Begin with the line that contains "centre = RIBBON_WIDTH * RIBBON_SHIFT(at", end with the line that contains "obj.matrix_parent_inverse = Matrix.Identity(4)", and extract exactly that stretch of lines.

══ Information supplied

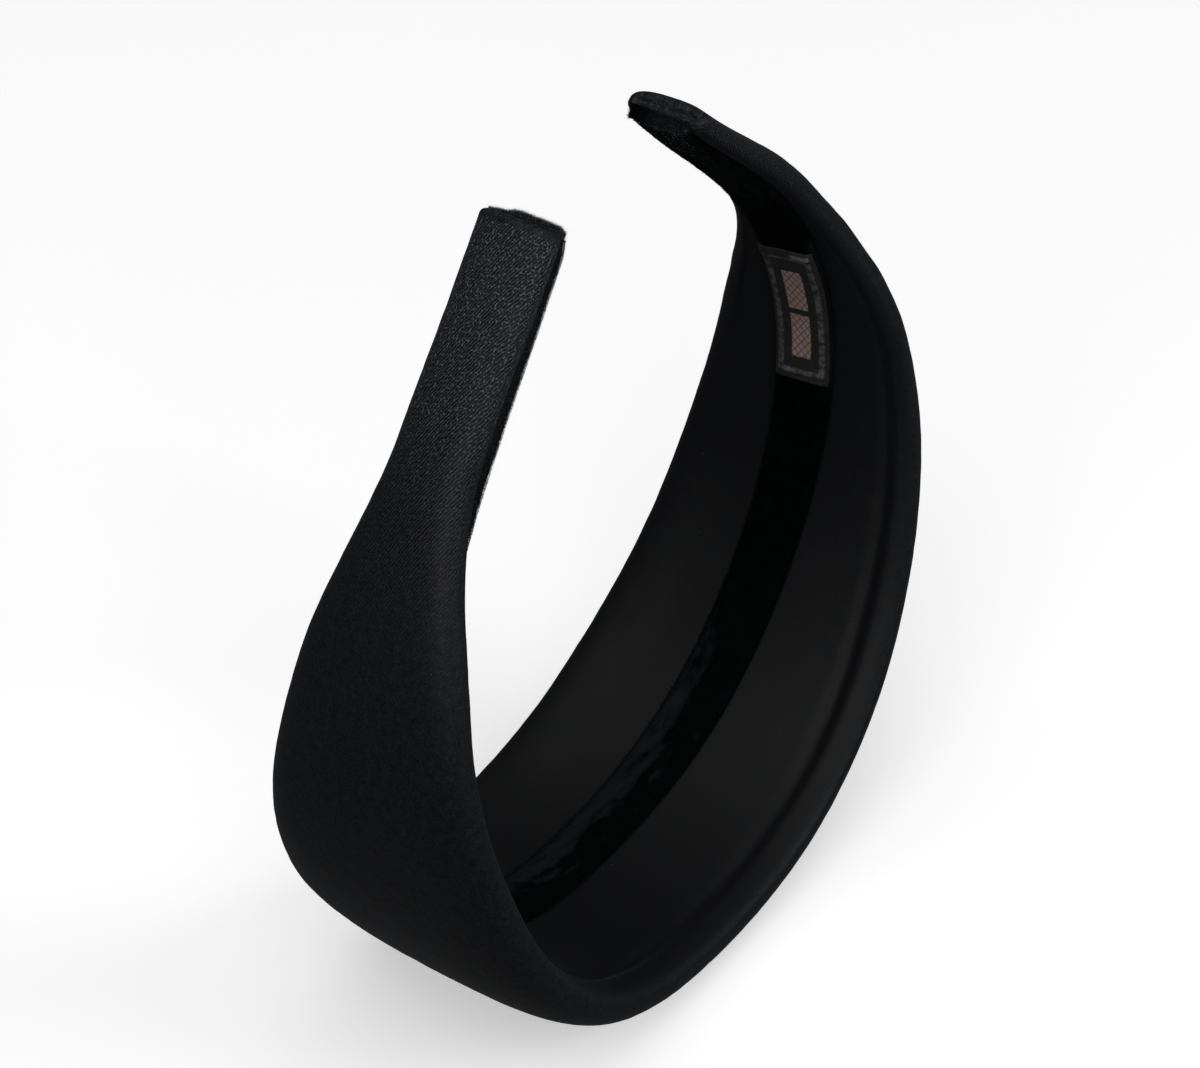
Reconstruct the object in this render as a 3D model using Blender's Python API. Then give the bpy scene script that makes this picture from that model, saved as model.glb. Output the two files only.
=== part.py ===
"""Padded satin headband, standing on its crown with both tips up.

Metres, +Z up. The origin is the middle of the flattened seat under the crown. X runs from the left arm to
the right arm, Y runs across the band from its near edge to its far edge.
"""

import math

import bmesh
import bpy
import numpy as np

# Driving sizes of the band
HALF_LENGTH = 0.188  # along the band from the middle of the crown to a tip
CROWN_RADIUS = 0.062  # bend of the band at the crown, at the widest line of its section
CROWN_WIDTH = 0.057  # across the band at the crown, over the rims
PAD_HEIGHT = 0.0085  # wadding at the crown, from the widest line of the section to the outer face
BACK_DEPTH = 0.0026  # from the widest line of the section to the rim's roll on the inner face
BACK_HOLLOW = 0.0009  # how far the inner face lies back between its two rolled rims
TIP_SWEEP = 0.0057  # how far each tip is swept towards the far edge
SIDE_LEAN = math.radians(9.5)  # how far the sides lean in at the far edge, to follow a head
SEAT_SQUASH = 0.0009  # how far the wadding gives way where the crown rests
TIP_ROUND = 0.0012  # rounding of the satin where it is turned in at a tip

# Driving sizes of the ribbon and its label
RIBBON_WIDTH = 0.0105
RIBBON_THICKNESS = 0.0012
RIBBON_OVERHANG = 0.001  # how far the cut ribbon stands past the satin at each tip
LABEL_LENGTH = 0.033
LABEL_WIDTH = 0.0098
LABEL_THICKNESS = 0.0006
LABEL_FROM_TIP = 0.052  # from the right tip to the label's nearer end
GAP = 0.0003  # clearance between two pieces that lie on each other

# The run of one arm, from the crown at 0 to the tip at 1. bend is a share of the crown's bend, width of
# CROWN_WIDTH, pad of PAD_HEIGHT, back of BACK_DEPTH, hollow of BACK_HOLLOW, sweep of TIP_SWEEP and lean of
# SIDE_LEAN.
ARM_COLUMNS = ("at", "bend", "width", "pad", "back", "hollow", "sweep", "lean")
ARM_ROWS = (
    (0.0, 0.95, 1.00, 1.00, 1.00, 1.0, 0.00, 0.00),
    (0.2, 1.06, 0.96, 0.92, 1.00, 1.0, -0.13, 0.33),
    (0.4, 0.84, 0.83, 0.76, 1.00, 1.0, -0.19, 0.30),
    (0.6, 0.96, 0.59, 0.64, 0.95, 0.7, -0.11, 0.88),
    (0.8, 0.73, 0.27, 0.48, 0.70, 0.2, 0.25, 1.00),
    (1.0, -0.73, 0.25, 0.34, 0.50, 0.0, 1.00, 0.15),
)

# Where the ribbon lies, from the left tip at -1 to the right tip at 1. shift is a share of RIBBON_WIDTH,
# towards the far edge.
RIBBON_COLUMNS = ("at", "shift")
RIBBON_ROWS = (
    (-1.0, -0.12),
    (-0.8, -0.16),
    (-0.6, -0.10),
    (-0.3, 0.10),
    (0.0, 0.26),
    (0.3, 0.15),
    (0.6, 0.05),
    (0.8, 0.04),
    (1.0, 0.03),
)

# Fineness of the solids
ARM_STEPS = 32
SECTION_STEPS = 14  # on each of the two faces
ROUND_STEPS = 3
RIBBON_STEPS_ACROSS = 6
LABEL_STEPS = 8
LABEL_STEPS_ACROSS = 4

# Shape of the section: how square the outer and the inner face turn over the rims
OUTER_POWER = 2.7
OUTER_ROUND = 0.32
INNER_POWER = 7.0
INNER_ROUND = 0.5
POINT_SPREAD = 0.75  # gathers a section's points at the rims
ROLL_START_SHARE = 0.74  # share of the half width where the hollow starts to rise to the rim's roll
ROLL_END_SHARE = 0.86
ROUND_MOST_SHARE = 0.6  # share of a face's height that the rounding at a tip may take
STRIP_FLAT_SHARE = 0.8  # share of the half width past which a strip no longer follows the inner face


def clear_scene():
    for thing in list(bpy.data.objects):
        bpy.data.objects.remove(thing, do_unlink=True)


def smooth_curve(columns, rows, name):
    """A smooth function through one column of a table, with no kink and no overshoot."""
    at = np.array([row[0] for row in rows])
    value = np.array([row[columns.index(name)] for row in rows])
    step = np.diff(at)
    rise = np.diff(value) / step
    slope = np.zeros(len(at))
    for i in range(1, len(at) - 1):
        if rise[i - 1] * rise[i] > 0:
            slope[i] = 2 * rise[i - 1] * rise[i] / (rise[i - 1] + rise[i])
    slope[-1] = rise[-1]

    def read(place):
        i = int(np.clip(np.searchsorted(at, place) - 1, 0, len(step) - 1))
        t = (np.clip(place, at[0], at[-1]) - at[i]) / step[i]
        return float(
            (2 * t**3 - 3 * t**2 + 1) * value[i]
            + (t**3 - 2 * t**2 + t) * step[i] * slope[i]
            + (3 * t**2 - 2 * t**3) * value[i + 1]
            + (t**3 - t**2) * step[i] * slope[i + 1]
        )

    return read


ARM = {name: smooth_curve(ARM_COLUMNS, ARM_ROWS, name) for name in ARM_COLUMNS[1:]}
RIBBON_SHIFT = smooth_curve(RIBBON_COLUMNS, RIBBON_ROWS, "shift")


def smooth_step(low, high, value):
    t = min(max((value - low) / (high - low), 0.0), 1.0)
    return t * t * (3 - 2 * t)


def make_run(samples=800):
    """Distance, turn, x and z along one arm's widest line, by adding up its bend."""
    along = np.linspace(0, HALF_LENGTH, samples + 1)
    bend = np.array([ARM["bend"](s / HALF_LENGTH) for s in along]) / CROWN_RADIUS
    step = along[1]
    turn = np.concatenate([[0], np.cumsum((bend[1:] + bend[:-1]) / 2 * step)])
    x = np.concatenate([[0], np.cumsum(np.cos((turn[1:] + turn[:-1]) / 2) * step)])
    z = np.concatenate([[0], np.cumsum(np.sin((turn[1:] + turn[:-1]) / 2) * step)])
    return along, turn, x, z


RUN = make_run()


def frame_at(distance):
    """Place, outward and across directions at a signed distance from the crown, right arm positive."""
    side = -1 if distance < 0 else 1
    reach = abs(distance)
    along, turns, xs, zs = RUN
    turn = float(np.interp(reach, along, turns))
    past = max(reach - HALF_LENGTH, 0.0)
    x = float(np.interp(reach, along, xs)) + past * math.cos(turn)
    z = float(np.interp(reach, along, zs)) + past * math.sin(turn)
    share = min(reach / HALF_LENGTH, 1.0)
    lean = SIDE_LEAN * ARM["lean"](share)
    place = np.array([side * x, TIP_SWEEP * ARM["sweep"](share), z + PAD_HEIGHT - SEAT_SQUASH])
    level = np.array([side * math.sin(turn), 0, -math.cos(turn)])
    outward = math.cos(lean) * level + math.sin(lean) * np.array([0, 1, 0])
    across = -math.sin(lean) * level + math.cos(lean) * np.array([0, 1, 0])
    return place, outward, across


def section_sizes(distance):
    share = min(abs(distance) / HALF_LENGTH, 1.0)
    return {
        "half": CROWN_WIDTH * ARM["width"](share) / 2,
        "pad": PAD_HEIGHT * ARM["pad"](share),
        "back": BACK_DEPTH * ARM["back"](share),
        "hollow": BACK_HOLLOW * ARM["hollow"](share),
    }


def outer_height(sizes, v):
    return sizes["pad"] * (1 - min(abs(v), 1) ** OUTER_POWER) ** OUTER_ROUND


def inner_depth(sizes, v):
    v = min(abs(v), 1)
    full = sizes["back"] * (1 - v**INNER_POWER) ** INNER_ROUND
    return full - sizes["hollow"] * (1 - smooth_step(ROLL_START_SHARE, ROLL_END_SHARE, v))


def strip_depth(sizes, v):
    """A strip follows the inner face, but stays flat where that face turns away over a rim."""
    return inner_depth(sizes, min(abs(v), STRIP_FLAT_SHARE))


def band_section(distance, inset=0.0):
    """One closed ring of points around the band, drawn in by inset where the satin is turned in."""
    place, outward, across = frame_at(distance)
    sizes = section_sizes(distance)
    half = sizes["half"] - inset
    outer_left = 1 - min(inset / sizes["pad"], ROUND_MOST_SHARE)
    inner_left = 1 - min(inset / sizes["back"], ROUND_MOST_SHARE)
    points = []
    for i in range(2 * SECTION_STEPS):
        angle = math.pi * i / SECTION_STEPS
        cos = math.cos(angle)
        v = math.copysign(abs(cos) ** POINT_SPREAD, cos)
        if i % SECTION_STEPS == 0:
            out = 0.0
        elif i < SECTION_STEPS:
            out = outer_height(sizes, v) * outer_left
        else:
            out = -inner_depth(sizes, v) * inner_left
        points.append(place + across * half * v + outward * out)
    return points


def strip_section(distance, centre, width, near, far, steps):
    """One ring of a flat strip that follows the inner face, from near to far below it."""
    place, outward, across = frame_at(distance)
    sizes = section_sizes(distance)
    half = sizes["half"]
    top = []
    bottom = []
    for i in range(steps + 1):
        offset = centre + width * (i / steps - 0.5)
        depth = strip_depth(sizes, offset / half)
        top.append(place + across * offset - outward * (depth + near))
        bottom.append(place + across * offset - outward * (depth + far))
    return top + bottom[::-1]


def skin_rings(name, rings, material):
    """A closed object through a row of rings that have as many points each."""
    mesh = bmesh.new()
    grid = [[mesh.verts.new(point) for point in ring] for ring in rings]
    count = len(grid[0])
    for first, second in zip(grid, grid[1:]):
        for i in range(count):
            j = (i + 1) % count
            mesh.faces.new((first[i], first[j], second[j], second[i]))
    mesh.faces.new(grid[0][::-1])
    mesh.faces.new(grid[-1])
    bmesh.ops.recalc_face_normals(mesh, faces=mesh.faces)
    data = bpy.data.meshes.new(name)
    mesh.to_mesh(data)
    mesh.free()
    data.materials.append(material)
    thing = bpy.data.objects.new(name, data)
    bpy.context.scene.collection.objects.link(thing)
    return thing


def flatten_seat(thing):
    """Cuts the crown level at the surface that it rests on."""
    mesh = bmesh.new()
    mesh.from_mesh(thing.data)
    everything = mesh.verts[:] + mesh.edges[:] + mesh.faces[:]
    cut = bmesh.ops.bisect_plane(
        mesh, geom=everything, plane_co=(0, 0, 0), plane_no=(0, 0, -1), clear_outer=True
    )
    rim = [item for item in cut["geom_cut"] if isinstance(item, bmesh.types.BMEdge)]
    bmesh.ops.edgeloop_fill(mesh, edges=rim)
    bmesh.ops.recalc_face_normals(mesh, faces=mesh.faces)
    mesh.to_mesh(thing.data)
    mesh.free()


def shade_round(thing, degrees):
    thing.data.shade_smooth()
    thing.data.set_sharp_from_angle(angle=math.radians(degrees))


def make_material(name, colour, roughness):
    material = bpy.data.materials.new(name)
    material.use_nodes = True
    shader = material.node_tree.nodes["Principled BSDF"]
    shader.inputs["Base Color"].default_value = (*colour, 1)
    shader.inputs["Roughness"].default_value = roughness
    shader.inputs["Metallic"].default_value = 0.0
    return material


def make_band():
    satin = make_material("black_satin", (0.011, 0.012, 0.014), 0.5)
    straight = HALF_LENGTH - TIP_ROUND
    stops = [(straight * i / ARM_STEPS, 0.0) for i in range(-ARM_STEPS, ARM_STEPS + 1)]
    ends = []
    for i in range(1, ROUND_STEPS + 1):
        angle = math.pi / 2 * i / ROUND_STEPS
        ends.append((straight + TIP_ROUND * math.sin(angle), TIP_ROUND * (1 - math.cos(angle))))
    stops = [(-at, inset) for at, inset in reversed(ends)] + stops + ends
    band = skin_rings("padded_band", [band_section(at, inset) for at, inset in stops], satin)
    flatten_seat(band)
    shade_round(band, 50)


def make_ribbon():
    velvet = make_material("black_velvet", (0.002, 0.002, 0.003), 0.9)
    reach = HALF_LENGTH + RIBBON_OVERHANG
    rings = []
    for i in range(-ARM_STEPS, ARM_STEPS + 1):
        share = i / ARM_STEPS
        centre = RIBBON_WIDTH * RIBBON_SHIFT(share)
        rings.append(
            strip_section(
                reach * share, centre, RIBBON_WIDTH, GAP, GAP + RIBBON_THICKNESS, RIBBON_STEPS_ACROSS
            )
        )
    shade_round(skin_rings("velvet_lining", rings, velvet), 50)


def make_label():
    weave = make_material("woven_label", (0.02, 0.02, 0.022), 0.7)
    near = GAP + RIBBON_THICKNESS + GAP
    rings = []
    for i in range(LABEL_STEPS + 1):
        at = HALF_LENGTH - LABEL_FROM_TIP - LABEL_LENGTH * (1 - i / LABEL_STEPS)
        centre = RIBBON_WIDTH * RIBBON_SHIFT(at / (HALF_LENGTH + RIBBON_OVERHANG))
        rings.append(
            strip_section(at, centre, LABEL_WIDTH, near, near + LABEL_THICKNESS, LABEL_STEPS_ACROSS)
        )
    shade_round(skin_rings("woven_label", rings, weave), 50)


def main():
    clear_scene()
    make_band()
    make_ribbon()
    make_label()


main()
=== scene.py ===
# Padded satin headband with a velvet ribbon inside: the looks of each piece, the floor, light and camera
import math

import bpy
import numpy as np
from mathutils import Matrix, Vector, noise


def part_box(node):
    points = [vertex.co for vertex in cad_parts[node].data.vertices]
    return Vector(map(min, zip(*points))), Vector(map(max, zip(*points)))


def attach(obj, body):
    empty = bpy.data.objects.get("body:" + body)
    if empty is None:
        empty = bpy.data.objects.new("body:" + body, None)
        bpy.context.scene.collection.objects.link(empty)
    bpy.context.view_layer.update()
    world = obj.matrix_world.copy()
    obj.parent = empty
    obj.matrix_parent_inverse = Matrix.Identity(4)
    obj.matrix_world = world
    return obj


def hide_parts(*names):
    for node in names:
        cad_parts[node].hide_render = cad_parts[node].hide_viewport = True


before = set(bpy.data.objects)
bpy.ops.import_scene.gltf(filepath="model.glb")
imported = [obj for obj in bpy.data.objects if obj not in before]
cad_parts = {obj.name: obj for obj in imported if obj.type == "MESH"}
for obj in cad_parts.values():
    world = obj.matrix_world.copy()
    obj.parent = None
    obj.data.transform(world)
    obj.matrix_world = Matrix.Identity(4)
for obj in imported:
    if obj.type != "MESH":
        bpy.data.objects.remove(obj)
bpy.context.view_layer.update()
bandLow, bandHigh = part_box("padded_band")
mm = 0.001
print("frame loaded:", ", ".join(sorted(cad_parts)))


# shader maths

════

**Result of the task**.
        centre = RIBBON_WIDTH * RIBBON_SHIFT(at / (HALF_LENGTH + RIBBON_OVERHANG))
        rings.append(
            strip_section(at, centre, LABEL_WIDTH, near, near + LABEL_THICKNESS, LABEL_STEPS_ACROSS)
        )
    shade_round(skin_rings("woven_label", rings, weave), 50)


def main():
    clear_scene()
    make_band()
    make_ribbon()
    make_label()


main()
=== scene.py ===
# Padded satin headband with a velvet ribbon inside: the looks of each piece, the floor, light and camera
import math

import bpy
import numpy as np
from mathutils import Matrix, Vector, noise


def part_box(node):
    points = [vertex.co for vertex in cad_parts[node].data.vertices]
    return Vector(map(min, zip(*points))), Vector(map(max, zip(*points)))


def attach(obj, body):
    empty = bpy.data.objects.get("body:" + body)
    if empty is None:
        empty = bpy.data.objects.new("body:" + body, None)
        bpy.context.scene.collection.objects.link(empty)
    bpy.context.view_layer.update()
    world = obj.matrix_world.copy()
    obj.parent = empty
    obj.matrix_parent_inverse = Matrix.Identity(4)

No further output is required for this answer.